The information fight matters because it shapes third-party support. Gulf states hit by Iranian missiles have their own populations to answer to. American voters have midterms and gas receipts. Neither audience is moved by vague claims; they are moved by water plants offline, jets claimed destroyed, and service members killed or missing.
I have no patience for either capital’s purest narrative. The desalination plant is destroyed; 10,000 Iranians are without water. Two Americans are dead and one is missing. Kuwaiti firefighters are wounded. Those are the data points that cut through the spin.
What Americans Should Do Right Now
First, track your own exposure. If you drive, budget for volatility at the pump; the 12 percent crude jump since Friday is already working its way downstream. Second, contact your representatives—especially if you are in a military community—and demand clear, public objectives and a defined end state rather than open-ended raids. Third, support the families of the two service members killed and the one missing; local USO and base family readiness groups are the practical channel. Fourth, treat every official statement from Washington or Tehran as a claim to be checked against the casualty figures, the oil price, and the status of Gulf infrastructure, not as gospel.

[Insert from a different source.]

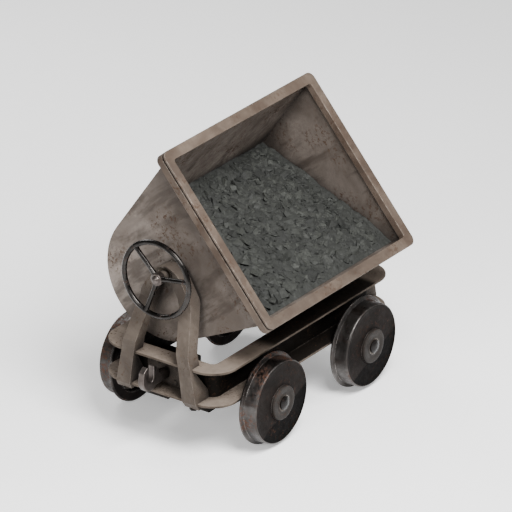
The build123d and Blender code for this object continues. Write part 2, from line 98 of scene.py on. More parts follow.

This is not abstract foreign policy. It is the price of diesel in Georgia, the safety of troops who train at our bases, and the stability of a waterway that still sets the global energy floor. The Islamabad MoU is suspended. The strikes continue. The costs are already landing at home. Stay sharp, stay factual, and do not let either side’s talking points replace the body count or the price board.